┌──

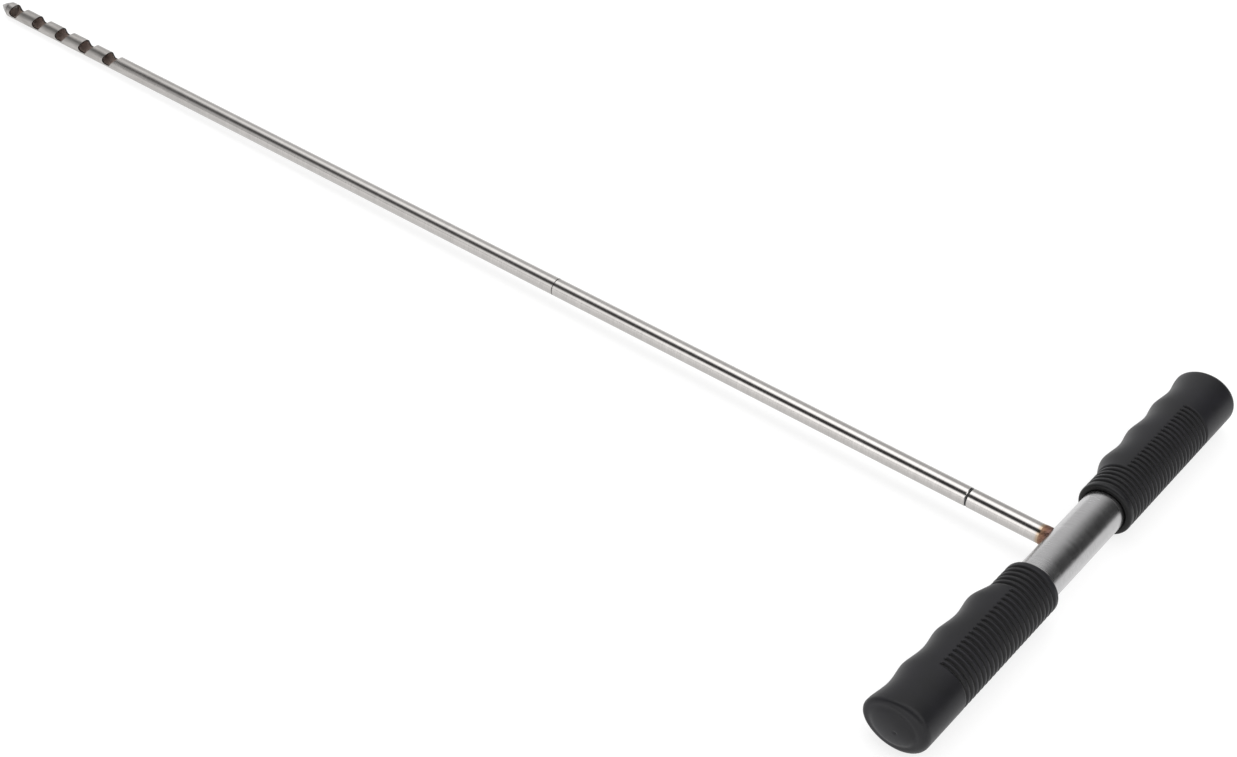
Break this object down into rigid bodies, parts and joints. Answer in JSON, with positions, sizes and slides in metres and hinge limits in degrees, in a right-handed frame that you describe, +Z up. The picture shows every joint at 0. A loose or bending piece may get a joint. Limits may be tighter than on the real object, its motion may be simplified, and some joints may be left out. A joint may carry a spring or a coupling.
{
  "type": "soil auger",
  "caption": "Take-apart T-handle soil auger: a crossbar with rubber grips, screw-joined steel shaft, and a sampling tube with side windows and a drive point.",
  "frame": {"origin": "on the ground under the middle of the auger's length, as it lies on its two grips and the foot of its sampling tube", "axes": "+X down the shaft towards the point (the shaft dips 0.66 degrees, because the grips are thicker than the rod), +Y along the crossbar to the left grip, +Z up, the way the sample windows open"},
  "size_m": [0.821, 0.291, 0.0282],
  "materials": {
    "shaft_steel": "satin stainless, ground round the shaft",
    "handle_steel": "satin stainless tube, smoother than the shaft",
    "turned_steel": "turned stainless",
    "tip_steel": "turned stainless point",
    "weld": "brown heat-tinted weld",
    "grip_rubber": "moulded black rubber, matt",
    "seal_rubber": "black rubber"
  },
  "bodies": {
    "handle": {"handle_tube": "handle_steel", "left_grip": "grip_rubber", "right_grip": "grip_rubber", "neck": "shaft_steel", "handle_weld": "weld"},
    "upper_joint_ring": {"upper_seal": "seal_rubber"},
    "rod": {"upper_rod": "shaft_steel", "upper_rod_thread": "turned_steel", "upper_rod_socket": "turned_steel"},
    "lower_joint_ring": {"lower_seal": "seal_rubber"},
    "sampler": {"sampling_tube": "shaft_steel", "sampling_tube_thread": "turned_steel", "chamber_plug": "turned_steel", "drive_tip": "tip_steel"}
  },
  "joints": [
    {"name": "upper_joint_travel", "type": "slide", "parent": "handle", "child": "upper_joint_ring", "axis": [0.9999, 0, -0.0114], "range_m": [0, 0.016]},
    {"name": "upper_joint_screw", "type": "hinge", "parent": "upper_joint_ring", "child": "rod", "pos_m": [-0.34273, 0, 0.01349], "axis": [0.9999, 0, -0.0114], "range_deg": [0, 5760]},
    {"name": "lower_joint_travel", "type": "slide", "parent": "rod", "child": "lower_joint_ring", "axis": [0.9999, 0, -0.0114], "range_m": [0, 0.016]},
    {"name": "lower_joint_screw", "type": "hinge", "parent": "lower_joint_ring", "child": "sampler", "pos_m": [-0.08044, 0, 0.01049], "axis": [0.9999, 0, -0.0114], "range_deg": [0, 5760]}
  ],
  "couplings": [
    {"joint": "upper_joint_travel", "follows": "upper_joint_screw", "m_per_rad": 0.00015915},
    {"joint": "lower_joint_travel", "follows": "lower_joint_screw", "m_per_rad": 0.00015915}
  ]
}
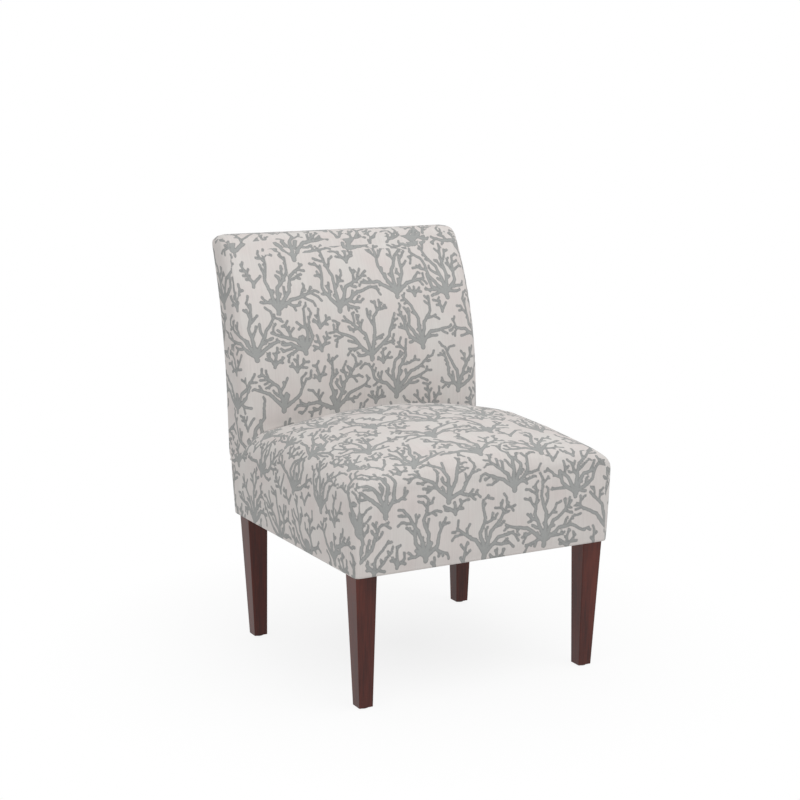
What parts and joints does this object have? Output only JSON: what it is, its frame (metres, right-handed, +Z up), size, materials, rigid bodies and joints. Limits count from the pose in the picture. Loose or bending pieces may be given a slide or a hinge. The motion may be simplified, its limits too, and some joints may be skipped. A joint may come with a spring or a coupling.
{
  "type": "slipper chair",
  "caption": "Armless upholstered slipper chair with a tight crowned seat, a raked curved back and four square tapered dark wood legs.",
  "frame": {"origin": "on the floor, at the middle of the chair's whole length and width", "axes": "+X to the right of the chair as seen from its front, the front faces -Y, +Z up"},
  "size_m": [0.57, 0.6518, 0.843],
  "materials": {
    "leg_wood": "dark red-brown stain, satin lacquer",
    "cover_cloth": "woven cloth, pale warm grey with a grey branching print",
    "frame_ply": "raw plywood",
    "block_wood": "raw hardwood",
    "foam": "open-cell foam",
    "wadding": "soft fibre wadding",
    "webbing": "woven jute",
    "deck_cloth": "coarse woven cloth",
    "dust_cloth": "thin non-woven cloth",
    "board": "grey-brown board",
    "steel": "zinc plated",
    "glide_plastic": "plain grey"
  },
  "bodies": {
    "root": {"leg_front_left": "leg_wood", "leg_front_right": "leg_wood", "leg_rear_left": "leg_wood", "leg_rear_right": "leg_wood", "seat_cover": "cover_cloth", "back_cover": "cover_cloth", "outside_back_panel": "cover_cloth", "frame_side_left": "frame_ply", "frame_side_right": "frame_ply", "seat_front_rail": "frame_ply", "seat_rear_rail": "frame_ply", "back_bottom_rail": "frame_ply", "back_middle_rail": "frame_ply", "back_top_rail": "frame_ply", "corner_block_front_left": "block_wood", "corner_block_front_right": "block_wood", "corner_block_rear_left": "block_wood", "corner_block_rear_right": "block_wood", "seat_foam": "foam", "back_foam": "foam", "seat_batting": "wadding", "back_batting": "wadding", "seat_webbing_lengthwise": "webbing", "seat_webbing_crosswise": "webbing", "back_webbing": "webbing", "seat_deck_cloth": "deck_cloth", "dust_cover": "dust_cloth", "outside_back_board": "board", "leg_hanger_bolts": "steel", "leg_threaded_inserts": "steel", "corner_block_screws": "steel", "foot_glides": "glide_plastic"}
  },
  "joints": []
}
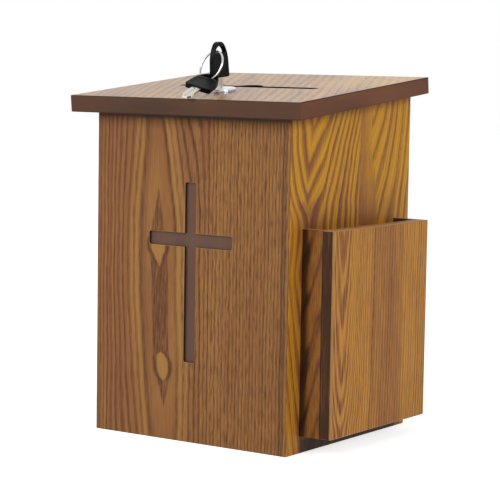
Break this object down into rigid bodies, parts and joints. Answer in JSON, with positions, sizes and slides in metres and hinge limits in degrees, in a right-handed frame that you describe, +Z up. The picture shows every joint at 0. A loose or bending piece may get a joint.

└──

PROBLEM: Repeat the records above exactly, from the first line to the last.

RESULT OF THIS TASK:
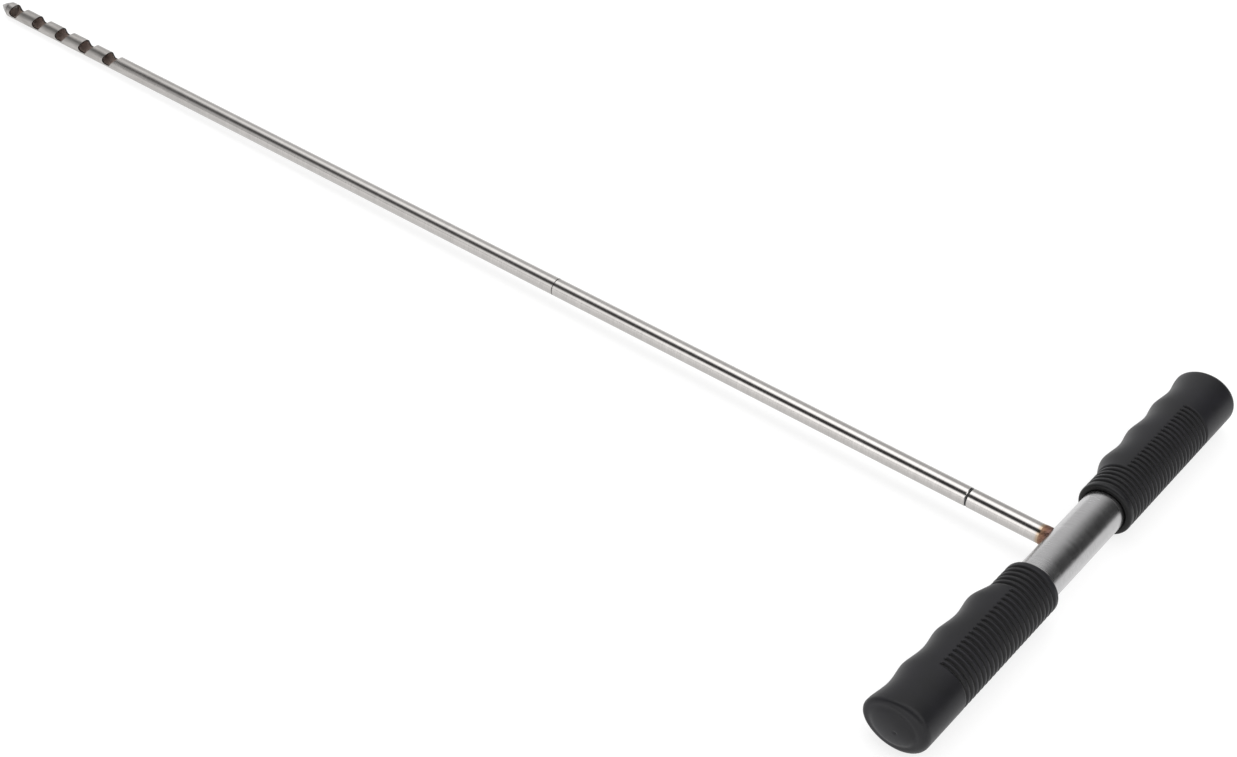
Break this object down into rigid bodies, parts and joints. Answer in JSON, with positions, sizes and slides in metres and hinge limits in degrees, in a right-handed frame that you describe, +Z up. The picture shows every joint at 0. A loose or bending piece may get a joint. Limits may be tighter than on the real object, its motion may be simplified, and some joints may be left out. A joint may carry a spring or a coupling.
{
  "type": "soil auger",
  "caption": "Take-apart T-handle soil auger: a crossbar with rubber grips, screw-joined steel shaft, and a sampling tube with side windows and a drive point.",
  "frame": {"origin": "on the ground under the middle of the auger's length, as it lies on its two grips and the foot of its sampling tube", "axes": "+X down the shaft towards the point (the shaft dips 0.66 degrees, because the grips are thicker than the rod), +Y along the crossbar to the left grip, +Z up, the way the sample windows open"},
  "size_m": [0.821, 0.291, 0.0282],
  "materials": {
    "shaft_steel": "satin stainless, ground round the shaft",
    "handle_steel": "satin stainless tube, smoother than the shaft",
    "turned_steel": "turned stainless",
    "tip_steel": "turned stainless point",
    "weld": "brown heat-tinted weld",
    "grip_rubber": "moulded black rubber, matt",
    "seal_rubber": "black rubber"
  },
  "bodies": {
    "handle": {"handle_tube": "handle_steel", "left_grip": "grip_rubber", "right_grip": "grip_rubber", "neck": "shaft_steel", "handle_weld": "weld"},
    "upper_joint_ring": {"upper_seal": "seal_rubber"},
    "rod": {"upper_rod": "shaft_steel", "upper_rod_thread": "turned_steel", "upper_rod_socket": "turned_steel"},
    "lower_joint_ring": {"lower_seal": "seal_rubber"},
    "sampler": {"sampling_tube": "shaft_steel", "sampling_tube_thread": "turned_steel", "chamber_plug": "turned_steel", "drive_tip": "tip_steel"}
  },
  "joints": [
    {"name": "upper_joint_travel", "type": "slide", "parent": "handle", "child": "upper_joint_ring", "axis": [0.9999, 0, -0.0114], "range_m": [0, 0.016]},
    {"name": "upper_joint_screw", "type": "hinge", "parent": "upper_joint_ring", "child": "rod", "pos_m": [-0.34273, 0, 0.01349], "axis": [0.9999, 0, -0.0114], "range_deg": [0, 5760]},
    {"name": "lower_joint_travel", "type": "slide", "parent": "rod", "child": "lower_joint_ring", "axis": [0.9999, 0, -0.0114], "range_m": [0, 0.016]},
    {"name": "lower_joint_screw", "type": "hinge", "parent": "lower_joint_ring", "child": "sampler", "pos_m": [-0.08044, 0, 0.01049], "axis": [0.9999, 0, -0.0114], "range_deg": [0, 5760]}
  ],
  "couplings": [
    {"joint": "upper_joint_travel", "follows": "upper_joint_screw", "m_per_rad": 0.00015915},
    {"joint": "lower_joint_travel", "follows": "lower_joint_screw", "m_per_rad": 0.00015915}
  ]
}
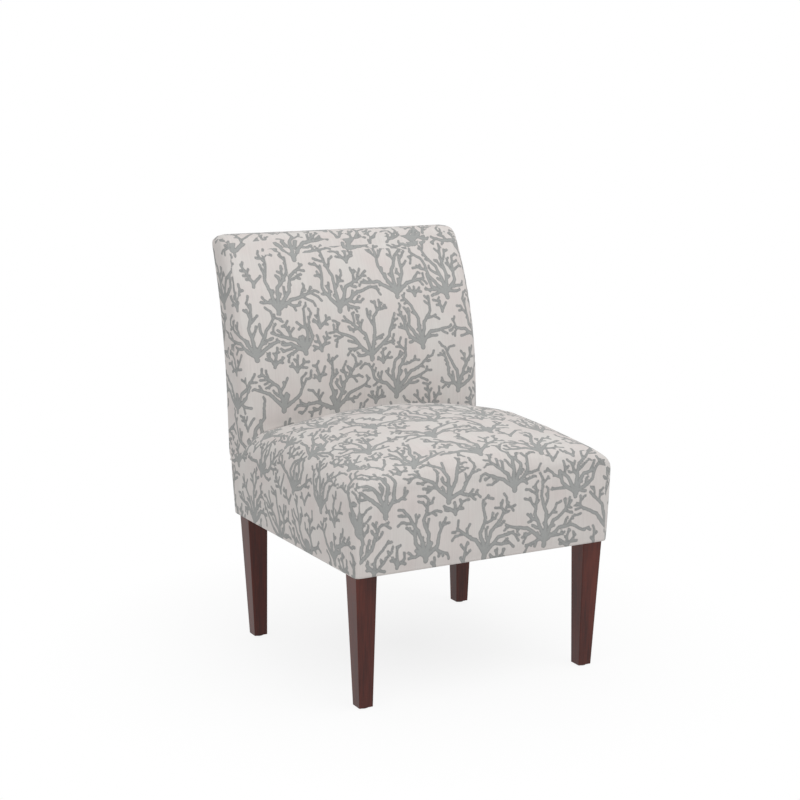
What parts and joints does this object have? Output only JSON: what it is, its frame (metres, right-handed, +Z up), size, materials, rigid bodies and joints. Limits count from the pose in the picture. Loose or bending pieces may be given a slide or a hinge. The motion may be simplified, its limits too, and some joints may be skipped. A joint may come with a spring or a coupling.
{
  "type": "slipper chair",
  "caption": "Armless upholstered slipper chair with a tight crowned seat, a raked curved back and four square tapered dark wood legs.",
  "frame": {"origin": "on the floor, at the middle of the chair's whole length and width", "axes": "+X to the right of the chair as seen from its front, the front faces -Y, +Z up"},
  "size_m": [0.57, 0.6518, 0.843],
  "materials": {
    "leg_wood": "dark red-brown stain, satin lacquer",
    "cover_cloth": "woven cloth, pale warm grey with a grey branching print",
    "frame_ply": "raw plywood",
    "block_wood": "raw hardwood",
    "foam": "open-cell foam",
    "wadding": "soft fibre wadding",
    "webbing": "woven jute",
    "deck_cloth": "coarse woven cloth",
    "dust_cloth": "thin non-woven cloth",
    "board": "grey-brown board",
    "steel": "zinc plated",
    "glide_plastic": "plain grey"
  },
  "bodies": {
    "root": {"leg_front_left": "leg_wood", "leg_front_right": "leg_wood", "leg_rear_left": "leg_wood", "leg_rear_right": "leg_wood", "seat_cover": "cover_cloth", "back_cover": "cover_cloth", "outside_back_panel": "cover_cloth", "frame_side_left": "frame_ply", "frame_side_right": "frame_ply", "seat_front_rail": "frame_ply", "seat_rear_rail": "frame_ply", "back_bottom_rail": "frame_ply", "back_middle_rail": "frame_ply", "back_top_rail": "frame_ply", "corner_block_front_left": "block_wood", "corner_block_front_right": "block_wood", "corner_block_rear_left": "block_wood", "corner_block_rear_right": "block_wood", "seat_foam": "foam", "back_foam": "foam", "seat_batting": "wadding", "back_batting": "wadding", "seat_webbing_lengthwise": "webbing", "seat_webbing_crosswise": "webbing", "back_webbing": "webbing", "seat_deck_cloth": "deck_cloth", "dust_cover": "dust_cloth", "outside_back_board": "board", "leg_hanger_bolts": "steel", "leg_threaded_inserts": "steel", "corner_block_screws": "steel", "foot_glides": "glide_plastic"}
  },
  "joints": []
}
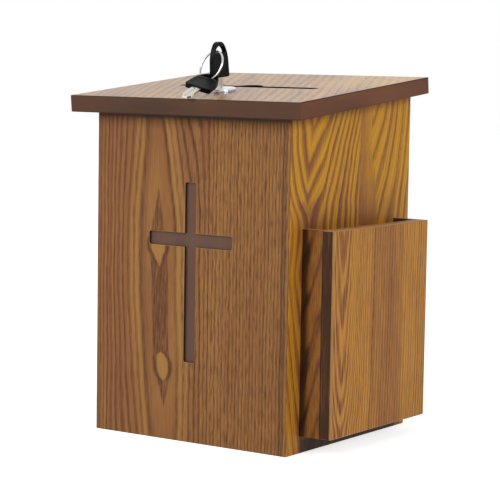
Break this object down into rigid bodies, parts and joints. Answer in JSON, with positions, sizes and slides in metres and hinge limits in degrees, in a right-handed frame that you describe, +Z up. The picture shows every joint at 0. A loose or bending piece may get a joint.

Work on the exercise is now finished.